El conocido eslogan derecho a decidir, utilizado por el independentismo y por fuerzas que se manifiestan no independentistas pero que apoyan ese supuesto derecho, es un elemento en sí mismo vacío, sin contenido concreto en tanto no se une a un enunciado mayor, es decir, que sería en todo caso la conclusión de un proceso previo, tras una propuesta, un diálogo, una negociación y un acuerdo, tras el cual, y dependiendo de la profundidad de cambio que representase, el conjunto de la ciudadanía tendría el derecho a decidir.

Obviar todos esos elementos prioritarios y saltar a la última casilla del tablero es hacer trampa y, como es conocido, en toda regla de juego el que hace trampa o paga prenda o es expulsado. Sustitúyase aquí regla por Ley y prenda o expulsión por condena judicial. Por tanto, la celebración del referéndum sobre la independencia de Cataluña el 1–O no puede calificarse más que como una provocación para hacer saltar el tablero por los aires. Añádasele a esto un proceso lleno de irregularidades, sin respetar a las minorías –ni a las parlamentarias, ni a las ciudadanas–, un resultado impuesto sin posibilidad de verificación y el resultado será el de juego nulo y fraudulento.

No podemos justificar, ni tan siquiera en aras de un acercamiento de posiciones, la ambigüedad calculada con la que se han manejado en todos estos meses los partidos independentistas y sus organizaciones satélites. Tenemos, eso sí, el mayor de los respetos por los ciudadanos y ciudadanas que sintieron la necesidad o la obligación de expresar su apoyo a una propuesta que el gobierno de la Generalitat les planteaba y que, a decir de sus propagandistas, podía suponer el remedio a todos los males de Cataluña.
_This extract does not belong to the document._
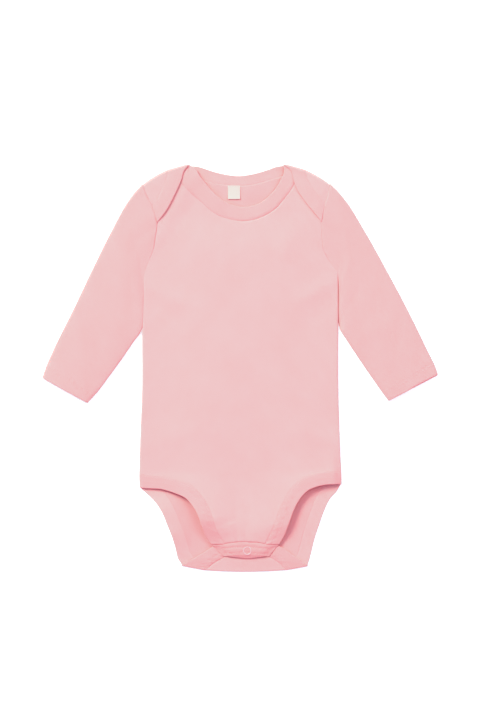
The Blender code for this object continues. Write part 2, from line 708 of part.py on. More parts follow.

En tal sentido, decimos sin ambages que nos pareció tremendamente desproporcionada la actuación de Policía y Guardia Civil contra ciudadanos y ciudadanas que hacían cola pacíficamente para ejercer lo que ellos y ellas consideraban un derecho, no un delito. Queremos pensar que a estas alturas el propio Rajoy habrá caído en la cuenta de que, por segunda vez en este asunto, algunos de sus ministros y asesores políticos le provocan más problemas que los que le evitan. De nuevo, como en 2006 en su campaña contra el Estatut desde la oposición, Rajoy ha ayudado a incrementar el apoyo a los independentistas.

De lamentable tenemos que calificar el papel jugado por los convergentes de Podemos. Pablo Iglesias sigue en su deriva buscando caladero con una brújula que gira a lo loco. Ada Colau, que empezó esta travesía salvaguardando su responsabilidad como alcaldesa y la de sus empleados públicos, terminó escudándose en la Generalitat y repitiendo como único argumento el derecho a decidir para justificar una política de péndulo. La izquierda no puede actuar como péndulo. O se es izquierda y se defienden los intereses de clase o se es independentista. De lo contrario la izquierda se convertirá en irrelevante.

El acto de la solemne declaración de independencia en el Parlament, sede de la soberanía ciudadana a través de sus representantes, quedará en los anales de la historia como uno de los mayores fraudes políticos. Será el ejemplo de cómo un presidente de un gobierno puede reírse abiertamente en la cara de sus votantes y aparentar que está haciendo una heroicidad. Si ese acto fue puro esperpento, el posterior, con la firma de una nueva declaración de independencia (ya hemos perdido la cuenta de cuántas van) fue un vodevil.

Como ya es conocido, Rajoy ha interpelado al presidente de la Generalitat para que confirme o niegue si ha declarado la independencia de Cataluña. No sabemos si esa interpelación es ya la puesta en marcha del artículo 155 de la Constitución o no. Nos tememos que Puigdemont no se apartará un ápice de la ambigüedad calculada que guía sus acciones en este asunto, pero también que, con 155 o sin él, Rajoy no cejará en su empeño de presentar la cabeza del derrotado. El presidente del Gobierno tiene mucha presión interna para que así sea.

Por eso es esperanzador que Pedro Sánchez haya dado alternativas y, según parece, conseguido el acuerdo con Rajoy para abrir una comisión de estudio sobre la situación territorial, a la vez que la Comisión Constitucional debatiría propuestas para la reforma de la Constitución de 1978. No será fácil, ni rápido. Habrá zancadillas. ¿Pero acaso todo eso no forma parte de la política? Siempre que se haga con honestidad y pensando en las generaciones futuras.

Lo que no es política, sino barbarie, y no puede ser ni jaleada ni consentida en un Estado Democrático es la presencia y actuación de grupos franquistas, fascistas y filo–nazis, como lo hemos visto en nuestras ciudades estas semanas. Al calor de una legítima aspiración de mantener la unidad territorial de España –algo en lo que coinciden no menos de la mitad de los catalanes y catalanas– esos grupúsculos han desafiado también al Estado de Derecho sin que este, sus fuerzas de seguridad, intervengan para requisar propaganda ilegal. Felicitamos –sarcásticamente– a los políticos independentistas de JxS, ERC y CUP. Esta presencia ultraderechista es también parte de su éxito.